Ibu averted her face and regarded him.

"Now, now, what is this all about?" was the peppery answer of the woman who reserves any public display of affection only for children, for whom she, too, has written dozens of books. We know Ibu loves Bapak, and he her, but God forbid we children should witness any evidence of it in their daily encounters where discussions on pains and aches predominate now.

"I want your forgiveness for my every mistake," Bapak tried.

"Well, now, I have made mistakes, too," Ibu retorted.

Bapak looked at her helplessly -- maybe in disappointment as chances for an exchanging of loving words seemed to have flown out of the window.

"Well, yes. Now let me tell you about Mariott and Mak Erot."

"Surround your children with books," is one of Bapak's favorite sayings. Soekanto S.A. started writing for children in 1956, studying and collecting children's literature over the years; at one point he had a house built to specially store his collection of children books from various countries.

He went as far as Japan, England and Norway to take part in seminars and story-telling sessions. He wrote almost non-stop in the 1960s and 1970s, foregoing sleep for countless nights, to fill up Si Kuncung magazine with hundreds of stories using various pen names.

He believes that chidren's books are art, though subtler and more essential in nature than works for adults because of the various limitations that need to be respected. Those constraints, however, force writers to be more creative.
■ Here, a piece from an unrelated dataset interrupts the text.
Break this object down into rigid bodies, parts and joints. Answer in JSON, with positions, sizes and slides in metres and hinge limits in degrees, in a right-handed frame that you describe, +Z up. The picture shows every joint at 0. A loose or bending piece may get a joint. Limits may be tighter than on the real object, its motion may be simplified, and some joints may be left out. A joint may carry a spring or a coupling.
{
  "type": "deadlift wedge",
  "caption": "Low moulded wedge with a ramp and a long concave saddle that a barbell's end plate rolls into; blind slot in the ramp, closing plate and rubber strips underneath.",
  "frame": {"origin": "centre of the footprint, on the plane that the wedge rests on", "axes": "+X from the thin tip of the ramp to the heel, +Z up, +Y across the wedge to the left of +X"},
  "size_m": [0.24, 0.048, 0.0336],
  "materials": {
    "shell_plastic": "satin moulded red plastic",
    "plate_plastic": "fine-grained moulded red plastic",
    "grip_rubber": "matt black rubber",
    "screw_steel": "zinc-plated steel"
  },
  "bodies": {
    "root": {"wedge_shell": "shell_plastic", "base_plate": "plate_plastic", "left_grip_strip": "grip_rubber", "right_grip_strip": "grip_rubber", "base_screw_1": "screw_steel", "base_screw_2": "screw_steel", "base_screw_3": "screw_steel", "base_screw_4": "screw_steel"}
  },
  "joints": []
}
"Writers must convey the results of their exploration of life in a beautiful way but with certain limitations so that only the essential part of the story reaches the children," he said when accepting the Jakarta Arts Council award in conjunction with the 2003 National Children Day.
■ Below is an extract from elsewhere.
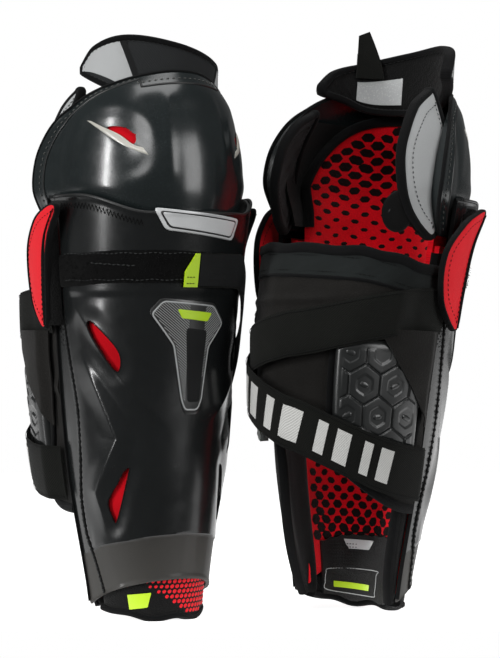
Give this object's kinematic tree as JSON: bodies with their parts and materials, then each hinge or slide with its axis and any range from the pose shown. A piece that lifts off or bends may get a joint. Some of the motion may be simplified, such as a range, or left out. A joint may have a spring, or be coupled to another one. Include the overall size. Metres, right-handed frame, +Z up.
{
  "type": "ice hockey shin guards",
  "caption": "Hard-shelled ice hockey shin guards with knee caps, thigh guards, side wings, padded liners and calf wraps with straps.",
  "frame": {"origin": "on the first guard's long axis at the height of its lowest edge, in the middle of its leg opening", "axes": "+Z up along the first guard's shin, -Y towards the viewer in front of the pair, +X towards the second guard"},
  "size_m": [0.3891, 0.2112, 0.4889],
  "materials": {
    "shell": "glossy near-black moulded plastic",
    "foam": "firm red foam",
    "liner": "red knit with a black printed pattern",
    "tongue": "black abrasion-resistant fabric over foam",
    "webbing": "black elastic webbing and hook-and-loop",
    "silver_plate": "silver grey flexible plastic",
    "badge": "dark printed film with a light outline",
    "silver_wing": "silver grey coated fabric with black binding",
    "red_wing": "red coated fabric with black binding",
    "lining": "black brushed mesh",
    "mesh": "dark stretch mesh",
    "band": "slate grey knit band",
    "calf_pad": "dark moulded pad with a hexagon relief",
    "lime_tab": "lime green plastic",
    "pale_sleeve": "pale grey elastic tab"
  },
  "bodies": {
    "a_shin": {"a_shin_shell": "shell", "a_shin_foam": "foam", "a_shin_liner": "liner", "a_ankle_tongue": "tongue", "a_scuff_patch": "tongue", "a_loop_band": "webbing", "a_name_plate": "silver_plate", "a_shin_badge": "badge"},
    "a_knee": {"a_knee_shell": "shell", "a_knee_foam": "foam", "a_knee_liner": "liner"},
    "a_thigh": {"a_thigh_cover": "silver_wing", "a_thigh_pad": "lining", "a_thigh_tab": "webbing"},
    "a_knee_flank_outer": {"a_knee_wing_outer": "silver_wing"},
    "a_side_flank_outer": {"a_side_wing_outer": "red_wing"},
    "a_knee_flank_inner": {"a_knee_wing_inner": "silver_wing"},
    "a_side_flank_inner": {"a_side_wing_inner": "red_wing"},
    "a_calf": {"a_calf_wrap": "mesh", "a_calf_wrap_band": "band", "a_calf_pad": "calf_pad", "a_upper_strap": "webbing", "a_lower_strap": "webbing", "a_upper_sleeve": "pale_sleeve", "a_lower_sleeve": "pale_sleeve"},
    "a_upper_end": {"a_upper_strap_end": "webbing"},
    "a_lower_end": {"a_lower_strap_end": "webbing", "a_pull_tab": "lime_tab"},
    "b_shin": {"b_shin_shell": "shell", "b_shin_foam": "foam", "b_shin_liner": "liner", "b_ankle_tongue": "tongue", "b_scuff_patch": "tongue", "b_loop_band": "webbing", "b_name_plate": "silver_plate", "b_shin_badge": "badge"},
    "b_knee": {"b_knee_shell": "shell", "b_knee_foam": "foam", "b_knee_liner": "liner"},
    "b_thigh": {"b_thigh_cover": "silver_wing", "b_thigh_pad": "lining", "b_thigh_tab": "webbing"},
    "b_knee_flank_outer": {"b_knee_wing_outer": "silver_wing"},
    "b_side_flank_outer": {"b_side_wing_outer": "red_wing"},
    "b_knee_flank_inner": {"b_knee_wing_inner": "silver_wing"},
    "b_side_flank_inner": {"b_side_wing_inner": "red_wing"},
    "b_calf": {"b_calf_wrap": "mesh", "b_calf_wrap_band": "band", "b_calf_pad": "calf_pad", "b_upper_strap": "webbing", "b_lower_strap": "webbing", "b_upper_sleeve": "pale_sleeve", "b_lower_sleeve": "pale_sleeve"},
    "b_upper_end": {"b_upper_strap_end": "webbing"},
    "b_lower_end": {"b_lower_strap_end": "webbing", "b_pull_tab": "lime_tab"}
  },
  "joints": [
    {"name": "a_knee_flex", "type": "hinge", "parent": "a_shin", "child": "a_knee", "pos_m": [0, 0, 0.345], "axis": [-0.8387, -0.5446, 0], "range_deg": [0, 20]},
    {"name": "a_thigh_fold", "type": "hinge", "parent": "a_knee", "child": "a_thigh", "pos_m": [0.03159, -0.04864, 0.432], "axis": [-0.8387, -0.5446, 0], "range_deg": [-2, 25]},
    {"name": "a_knee_wing_outer_flex", "type": "hinge", "parent": "a_knee", "child": "a_knee_flank_outer", "pos_m": [-0.06542, -0.04248, 0.36], "axis": [0, 0, 1], "range_deg": [0, 12]},
    {"name": "a_knee_wing_inner_flex", "type": "hinge", "parent": "a_knee", "child": "a_knee_flank_inner", "pos_m": [0.06542, 0.04248, 0.36], "axis": [0, 0, -1], "range_deg": [0, 12]},
    {"name": "a_side_wing_outer_flex", "type": "hinge", "parent": "a_shin", "child": "a_side_flank_outer", "pos_m": [-0.06819, -0.06575, 0.29], "axis": [0, 0, 1], "range_deg": [0, 12]},
    {"name": "a_side_wing_inner_flex", "type": "hinge", "parent": "a_shin", "child": "a_side_flank_inner", "pos_m": [0.0878, 0.03556, 0.29], "axis": [0, 0, -1], "range_deg": [0, 12]},
    {"name": "a_calf_wrap_open", "type": "hinge", "parent": "a_shin", "child": "a_calf", "pos_m": [-0.05913, -0.0384, 0.17], "axis": [-0.0693, -0.045, 0.9966], "range_deg": [0, 7]},
    {"name": "a_upper_end_peel", "type": "hinge", "parent": "a_calf", "child": "a_upper_end", "pos_m": [0.06319, 0.04223, 0.201], "axis": [0.0693, 0.045, 0.9966], "range_deg": [0, 9.6]},
    {"name": "a_lower_end_peel", "type": "hinge", "parent": "a_calf", "child": "a_lower_end", "pos_m": [0.06319, 0.04223, 0.195], "axis": [0.0693, 0.045, 0.9966], "range_deg": [0, 9.6]},
    {"name": "b_knee_flex", "type": "hinge", "parent": "b_shin", "child": "b_knee", "pos_m": [0.18966, 0, 0.34732], "axis": [0.837, -0.5446, -0.0527], "range_deg": [0, 20]},
    {"name": "b_thigh_fold", "type": "hinge", "parent": "b_knee", "child": "b_thigh", "pos_m": [0.22665, 0.04864, 0.43216], "axis": [0.837, -0.5446, -0.0527], "range_deg": [-2, 25]},
    {"name": "b_knee_wing_outer_flex", "type": "hinge", "parent": "b_knee", "child": "b_knee_flank_outer", "pos_m": [0.25589, -0.04248, 0.35818], "axis": [0.0628, 0, 0.998], "range_deg": [0, 12]},
    {"name": "b_knee_wing_inner_flex", "type": "hinge", "parent": "b_knee", "child": "b_knee_flank_inner", "pos_m": [0.12532, 0.04248, 0.3664], "axis": [-0.0628, 0, -0.998], "range_deg": [0, 12]},
    {"name": "b_side_wing_outer_flex", "type": "hinge", "parent": "b_shin", "child": "b_side_flank_outer", "pos_m": [0.27384, -0.03556, 0.28691], "axis": [0.0628, 0, 0.998], "range_deg": [0, 12]},
    {"name": "b_side_wing_inner_flex", "type": "hinge", "parent": "b_shin", "child": "b_side_flank_inner", "pos_m": [0.11815, 0.06575, 0.29671], "axis": [-0.0628, 0, -0.998], "range_deg": [0, 12]},
    {"name": "b_calf_wrap_open", "type": "hinge", "parent": "b_shin", "child": "b_calf", "pos_m": [0.23768, -0.0384, 0.16895], "axis": [0.1318, -0.045, 0.9903], "range_deg": [0, 7]},
    {"name": "b_upper_end_peel", "type": "hinge", "parent": "b_calf", "child": "b_upper_end", "pos_m": [0.11646, 0.04055, 0.20764], "axis": [-0.0066, 0.045, 0.999], "range_deg": [0, 9.6]},
    {"name": "b_lower_end_peel", "type": "hinge", "parent": "b_calf", "child": "b_lower_end", "pos_m": [0.11609, 0.04055, 0.20165], "axis": [-0.0066, 0.045, 0.999], "range_deg": [0, 9.6]},
    {"name": "b_guard_aside", "type": "slide", "parent": "a_shin", "child": "b_shin", "axis": [1, 0, 0], "range_m": [0, 0.15]}
  ],
  "couplings": [
    {"joint": "a_upper_end_peel", "follows": "a_calf_wrap_open", "ratio": 1.3},
    {"joint": "a_lower_end_peel", "follows": "a_calf_wrap_open", "ratio": 1.3},
    {"joint": "b_upper_end_peel", "follows": "b_calf_wrap_open", "ratio": 1.3},
    {"joint": "b_lower_end_peel", "follows": "b_calf_wrap_open", "ratio": 1.3}
  ]
}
"Only then can books become the intellectual nourishment and aesthetic stimulation their readers need," he said.

He is fortunate to have found in Surtiningsih W.T. the ideal wife because Ibu shared his conviction in the importance of good books for children. "I chose Bapak not because he was rich or good looking, plenty of rich men with better looks were out there seeking to court me then," she said wryly. "I accepted him because he was nearly as intelligent as I was, and because of his kind heart. He shared my vision of the kind of offspring that we should rear."
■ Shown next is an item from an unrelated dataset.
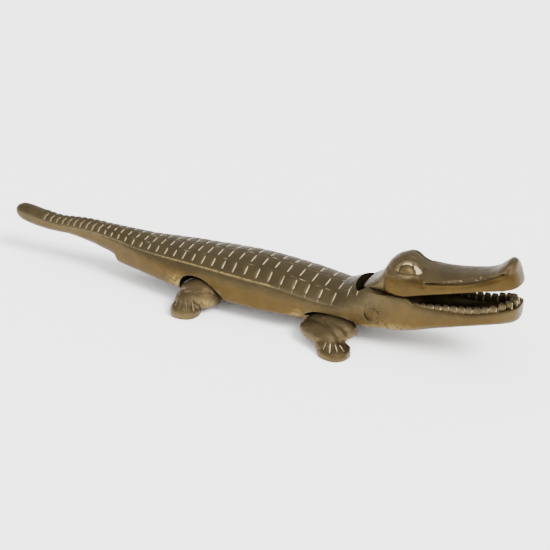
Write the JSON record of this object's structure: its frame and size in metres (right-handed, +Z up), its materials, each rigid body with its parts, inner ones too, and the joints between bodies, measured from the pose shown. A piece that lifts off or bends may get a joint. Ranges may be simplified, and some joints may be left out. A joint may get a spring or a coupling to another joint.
{
  "type": "crocodile nutcracker",
  "caption": "Cast brass nutcracker shaped as a crocodile: lifting the tail opens its jaws about a pin in the neck, pressing the tail down cracks the nut.",
  "frame": {"origin": "on the surface it stands on, under the middle of its length and width", "axes": "+X to the snout, +Y to the animal's left, +Z up"},
  "size_m": [0.3, 0.0706, 0.0578],
  "materials": {
    "aged_brass_back": "worn cast brass, dark olive brown on the back and golden on the sides",
    "aged_brass_head_and_legs": "worn cast brass, dark olive brown",
    "peened_brass": "peened over and filed flush"
  },
  "bodies": {
    "head_and_legs": {"head_and_legs_casting": "aged_brass_head_and_legs"},
    "back_jaw_and_tail": {"back_jaw_and_tail_casting": "aged_brass_back", "pivot_pin": "peened_brass"}
  },
  "joints": [
    {"name": "jaw_hinge", "type": "hinge", "parent": "head_and_legs", "child": "back_jaw_and_tail", "pos_m": [0.0788, 0, 0.0197], "axis": [0, 1, 0], "range_deg": [0, 22]}
  ]
}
Over the years, Soekanto produced titles such as Orang-orang Tercinta (1971), Suka dan Duka (1971), Matahari Jakarta (1973) and Perjalanan Bersahaja (1980), while Surti produced such titles as Si Mulus (1972) and Empat Kuntum Melati (1973). One title they co-wrote was "Persahabatan" (1972) -- only because Ibu had to go into labor and needed Bapak to finish her work.

Their married life coincides with their journey into the world of children literature, prompted by the flood of porn and vulgar comic books from abroad in the 1950s.

"The vista seems not to have changed today, does it?" Ibu once said, "What with pornographic VCDs and Internet and television programs."

It has never been an easy life for them, with the hardship and poverty associated with the writing profession being the most prominent scourge since we were very young. But they managed to see six of their seven children graduate from state-run universities and choose professions as writers and journalists and teachers.

"You could all have grown up to be good-for-nothing brats had we been rich all along," Ibu once said. "You could have been tempted by the good life and fallen into drugs or whatever."

Bapak said, "So I suppose we must be thankful that we are poor."

"Oh, go on, you are just miskin tapi sombong (poor but proud) parents," one of us retorted.

Seriously, though, another thing that we are thankful of is, despite their poor health, that our parents have brought us up to be Muslim and ensured that we live well -- meaning, plenty of tender loving care and cooperation among siblings, plenty of hard work and play, and plenty of sessions where they hammered into our skulls the fear of Allah.

Now we want them to die well. To die while remaining productive and being among books (even during her worst bouts of pain, Ibu still challenges her brain with Agatha Christie's "whodunnits"). To die in the warmth of the compassion of God -- that in the only death worth striving for.